Frequently Asked Questions About PMI
Q: Is PMI tax deductible?
A: For tax years 2021 and 2022, PMI was tax deductible, subject to income limitations. However, as of the current tax law, PMI is generally not deductible for 2023 and beyond unless Congress reinstates the deduction. Always consult with a qualified tax professional for the most current information regarding your specific tax situation.
Q: Can I avoid PMI entirely?
A: Yes, you can avoid PMI entirely by making a down payment of 20% or more of the home's purchase price when you secure a conventional loan. This ensures your loan-to-value (LTV) ratio is 80% or less from the outset, eliminating the need for PMI.
Q: How does loan-to-value (LTV) affect PMI removal?

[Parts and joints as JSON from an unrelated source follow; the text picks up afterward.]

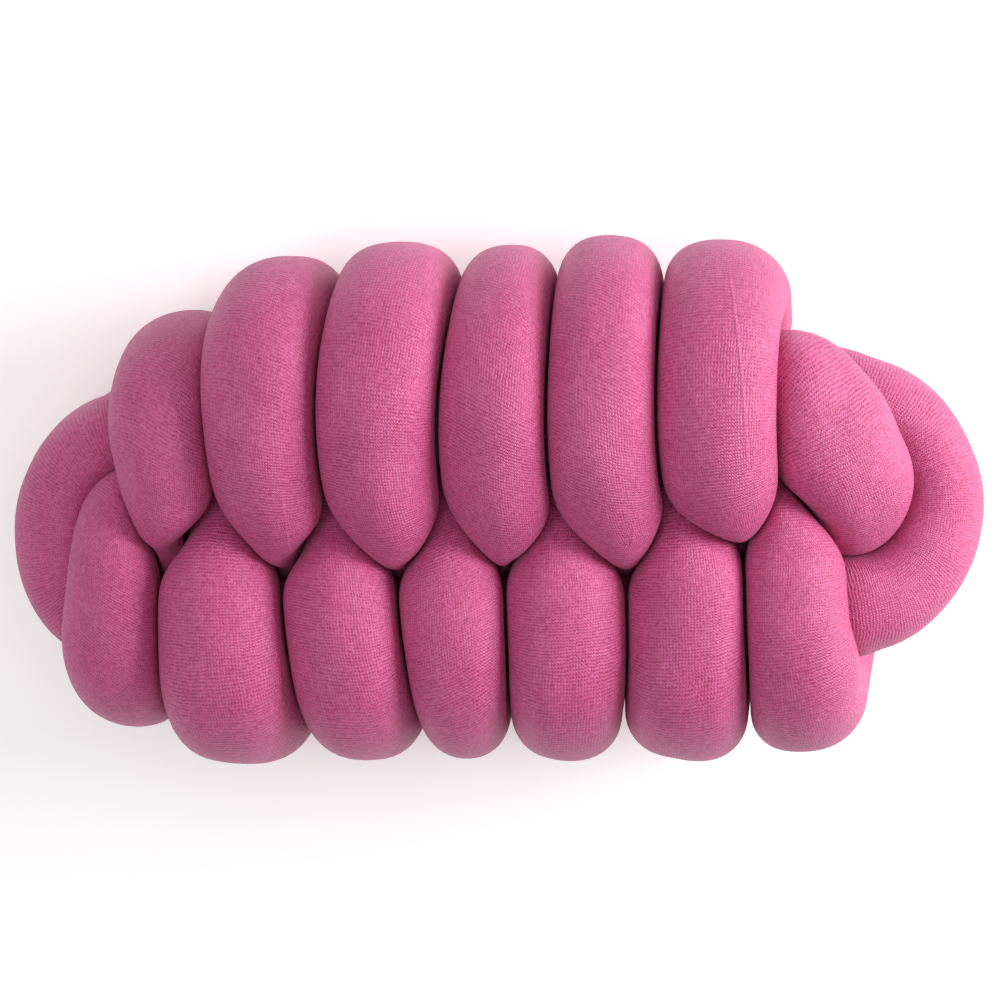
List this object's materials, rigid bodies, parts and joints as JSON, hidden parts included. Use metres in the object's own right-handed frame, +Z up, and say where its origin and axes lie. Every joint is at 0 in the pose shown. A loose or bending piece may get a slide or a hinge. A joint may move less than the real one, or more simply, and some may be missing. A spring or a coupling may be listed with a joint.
{
  "type": "knot cushion",
  "caption": "Oblong scatter cushion made of one long stuffed knitted tube, laid in a ring and laced over it into two rows of fat lobes with a loop at each end.",
  "frame": {"origin": "centre of the cushion's outline, on the surface that its back rests on", "axes": "+X along its length, towards the end with the wide loop; +Y across the face, towards the row of long lobes; +Z up out of its face"},
  "size_m": [0.5047, 0.2782, 0.1695],
  "materials": {
    "pink_jersey": "plain knitted jersey, deep pink, matt with a soft sheen at the edges"
  },
  "bodies": {
    "root": {"stuffed_tube": "pink_jersey"}
  },
  "joints": []
}
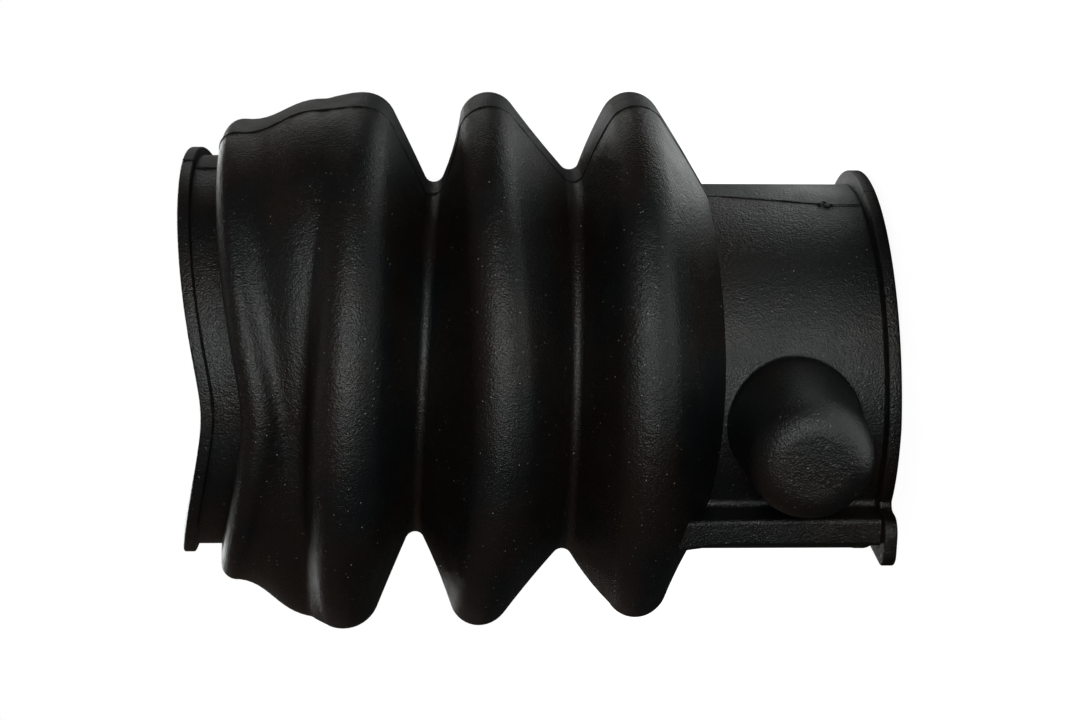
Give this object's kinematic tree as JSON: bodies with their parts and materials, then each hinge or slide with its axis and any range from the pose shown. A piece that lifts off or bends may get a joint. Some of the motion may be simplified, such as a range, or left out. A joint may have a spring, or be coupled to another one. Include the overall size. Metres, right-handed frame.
{
  "type": "rubber bellows boot",
  "caption": "Moulded rubber bellows boot with a saddle-shaped mouth, a round mouth, a blind side nipple and a ledge beside it.",
  "frame": {"origin": "on the axis of the straight tube, in the plane of the round mouth's lip face, on which the boot stands", "axes": "+Z along the straight tube's axis towards the saddle mouth; -Y along the blind nipple; the saddle mouth's cylinder lies along Y, so its lip is lowest at the front and back and highest at +X and -X"},
  "size_m": [0.1064, 0.1128, 0.1377],
  "materials": {
    "moulded_rubber": "semi-matt moulded black rubber with a fine grain"
  },
  "bodies": {
    "root": {"bellows_boot": "moulded_rubber"}
  },
  "joints": []
}
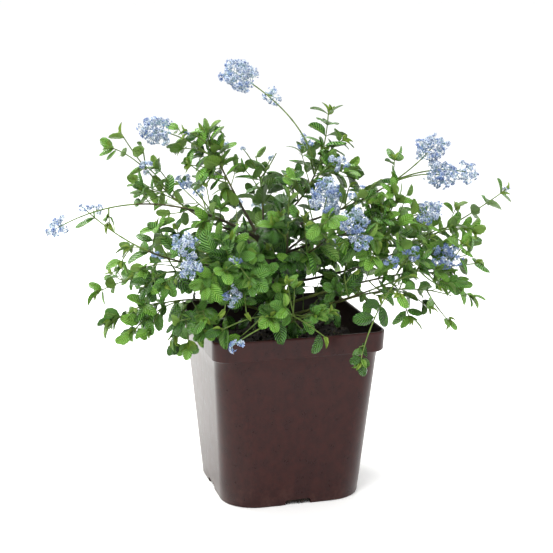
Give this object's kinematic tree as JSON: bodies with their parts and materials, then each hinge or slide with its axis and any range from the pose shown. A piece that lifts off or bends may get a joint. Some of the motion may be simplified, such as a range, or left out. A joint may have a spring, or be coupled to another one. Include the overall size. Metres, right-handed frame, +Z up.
{
  "type": "california lilac shrub in a square plastic nursery pot",
  "caption": "Young evergreen shrub with arching leafy stems and pale blue flower heads, rooted in compost in a tapered square brown plastic pot.",
  "frame": {"origin": "centre of the pot's flat underside, on the surface it stands on", "axes": "+Z up; the pot's four walls face +X, -X, +Y and -Y; the front of the view is -Y"},
  "size_m": [0.4506, 0.3126, 0.4197],
  "materials": {
    "pot_plastic": "satin moulded plastic, dark maroon brown, faintly scuffed",
    "compost": "dark crumbly potting compost with brown lumps",
    "bark": "thin brown-green bark with fine ridges",
    "foliage": "glossy green leaves, green twigs and pale blue flowers"
  },
  "bodies": {
    "root": {"pot": "pot_plastic", "soil": "compost", "trunk": "bark", "bough_back": "bark", "bough_back_left": "bark", "bough_back_low_left": "bark", "bough_back_low_right": "bark", "bough_back_right": "bark", "bough_centre_back": "bark", "bough_centre_front": "bark", "bough_centre_upright": "bark", "bough_front_left": "bark", "bough_front_low": "bark", "bough_front_right": "bark", "bough_left_arch": "bark", "bough_left_bottom": "bark", "bough_left_fork": "bark", "bough_left_low": "bark", "bough_left_top": "bark", "bough_left_upper": "bark", "bough_right_droop": "bark", "bough_right_long": "bark", "bough_right_low": "bark", "bough_right_mid": "bark", "bough_right_upper": "bark", "bough_top": "bark", "mass_back": "foliage", "mass_back_left": "foliage", "mass_back_low_left": "foliage", "mass_back_low_right": "foliage", "mass_back_right": "foliage", "mass_centre_back": "foliage", "mass_centre_front": "foliage", "mass_centre_upright": "foliage", "mass_front_left": "foliage", "mass_front_low": "foliage", "mass_front_right": "foliage", "mass_left_arch": "foliage", "mass_left_bottom": "foliage", "mass_left_fork": "foliage", "mass_left_low": "foliage", "mass_left_top": "foliage", "mass_left_upper": "foliage", "mass_right_droop": "foliage", "mass_right_long": "foliage", "mass_right_low": "foliage", "mass_right_mid": "foliage", "mass_right_upper": "foliage", "mass_top": "foliage"}
  },
  "joints": []
}
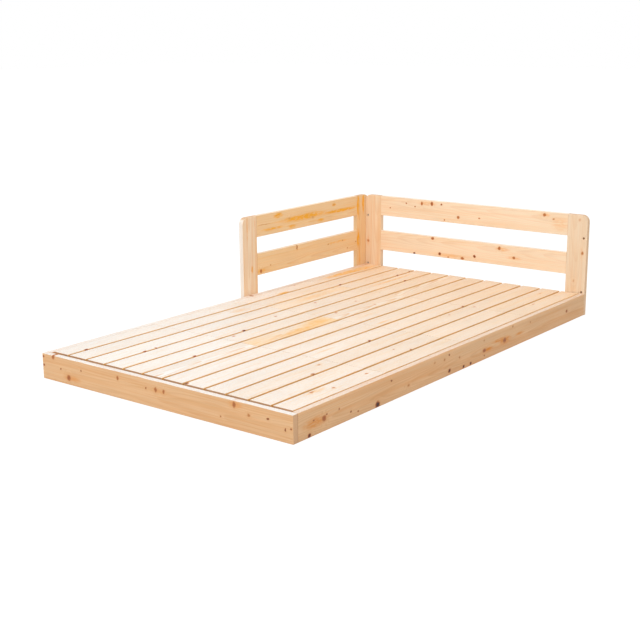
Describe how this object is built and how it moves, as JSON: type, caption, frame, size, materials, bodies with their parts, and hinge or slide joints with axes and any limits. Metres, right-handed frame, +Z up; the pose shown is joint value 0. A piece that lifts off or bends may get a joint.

A: LTV is the primary factor for PMI removal. For borrower-requested cancellation, your LTV must reach 80% of the original appraised value. For automatic termination under the HPA, it's 78% of the original value. If your home's value has appreciated significantly, you might also be able to request cancellation based on the current appraised value once your equity reaches 20%.
Q: What's the difference between PMI and Mortgage Insurance Premium (MIP)?
A: PMI (Private Mortgage Insurance) is typically associated with conventional loans. MIP (Mortgage Insurance Premium) is the equivalent insurance for FHA loans, which are government-backed. The key difference lies in their rules: MIP often has both an upfront premium and annual premiums, and for most FHA loans with less than 10% down, MIP is required for the entire life of the loan, regardless of LTV, unless you refinance out of an FHA loan.
Q: Does refinancing remove PMI?
A: Refinancing can remove PMI if your new loan's LTV is 80% or less based on the current appraised value of your home. If you have built up sufficient equity through payments or market appreciation, a refinance can allow you to secure a new conventional loan without PMI. However, be sure to weigh the closing costs of refinancing against the savings from eliminating PMI.